At that time Mr Salvesen might have thought that the danger to his property had been averted. Not so. In March 2003 a further amendment was proposed and accepted. It brought forward the date at which the anti-avoidance provision would bite to include all notices of dissolution served after September 16, 2002, the date on which the bill was introduced. The amendment also moved the onus onto the landlord to demonstrate to the Land Court that the notice should be allowed to stand. In the debate on the amendment the Deputy Minister described the service of notices after the introduction of the bill as “immoral”.

The Act came into force on July 1, 2003. As finally enacted the anti-avoidance provision applied to notices of dissolution served between September 16, 2002 and June 30, 2003. If the tenant challenged the notice, the landlord had to apply to the Land Court and show that the notice was served “otherwise than for the purposes of depriving the tenant (being a general partner) of any right deriving from [the 2003 Act]” and it was reasonable to allow the notice to stand. If the landlord was denied an order by the Land Court the general partner would become a tenant with security of tenure. Strikingly, notices of dissolution served on and after July 1, 2003, were subject to a different regime. The consequence of a notice after that date was to make the general partner a tenant but without security of tenure and subject to having the lease brought to an end by an incontestable notice to quit.
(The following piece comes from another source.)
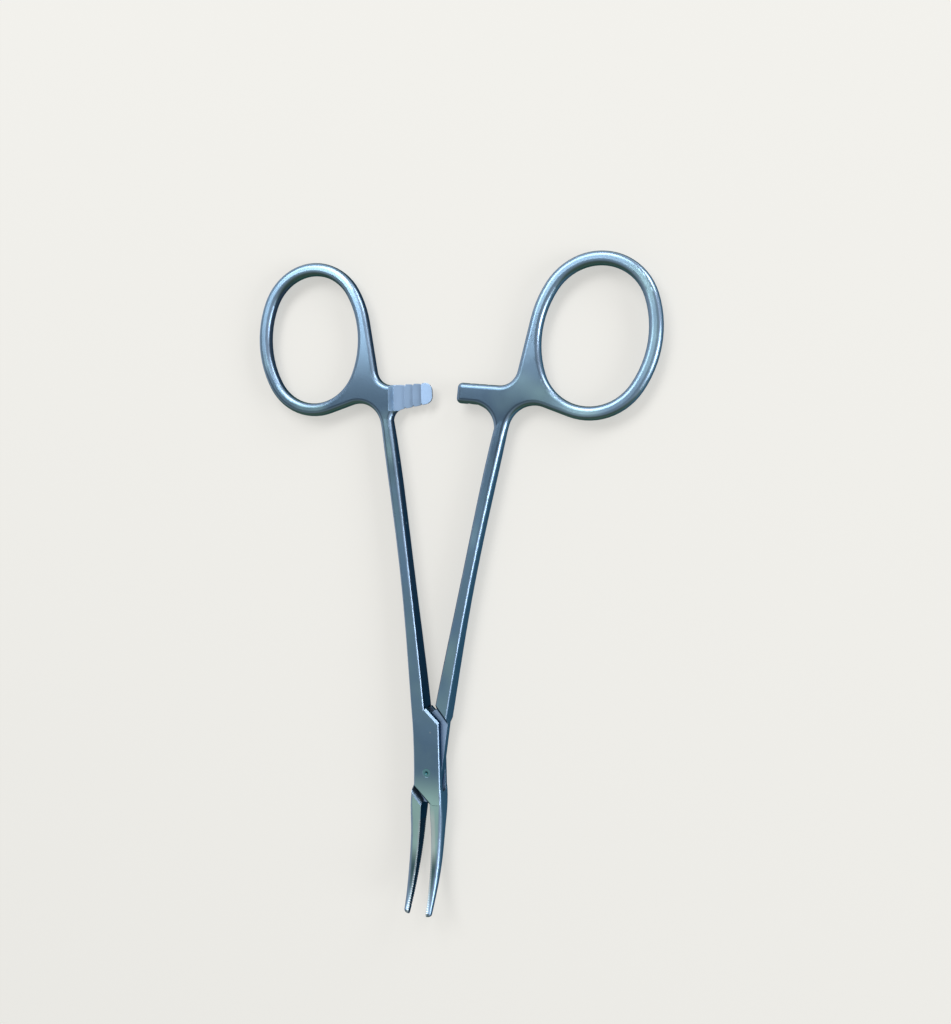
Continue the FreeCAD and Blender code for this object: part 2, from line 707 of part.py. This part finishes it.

Accordingly, the regime applying to the limited partner (landlord) who served a notice between the introduction of the Bill and its becoming law was subject to a different regime from the limited partner (landlord) who served a notice after the Act came into force. Before the Inner House counsel for the Lord Advocate tried to justify the difference in treatment. The purported justifications were rejected. Lord Gill, then the Lord Justice-Clerk, now the Lord President, described the difference in treatment as “arbitrary”, “retaliatory”, “without intellectual justification”, “penalisation”, and at best “proceeding on a misunderstanding”.

It is difficult to know how the Supreme Court will treat this case. There is no live dispute between the original parties to the action. Nevertheless, the Supreme Court might feel that it has to deal with the case to put an end to any uncertainty. To me, it appears that Lord Gill’s characterisation of the purported justifications was moderate. To my mind, the difference in regime was the result of politicking to demonstrate that the Labour government and SNP opposition were united in punishing rich landlords who, with their expensive lawyers, were doing down poor tenant farmers. This was calculated to play to the SNP’s rural constituents and also to the unreconstructed crypto-Marxist element in the Labour party. But maybe the Supreme Court will see it differently and decide the measure was objectively justified and proportionate.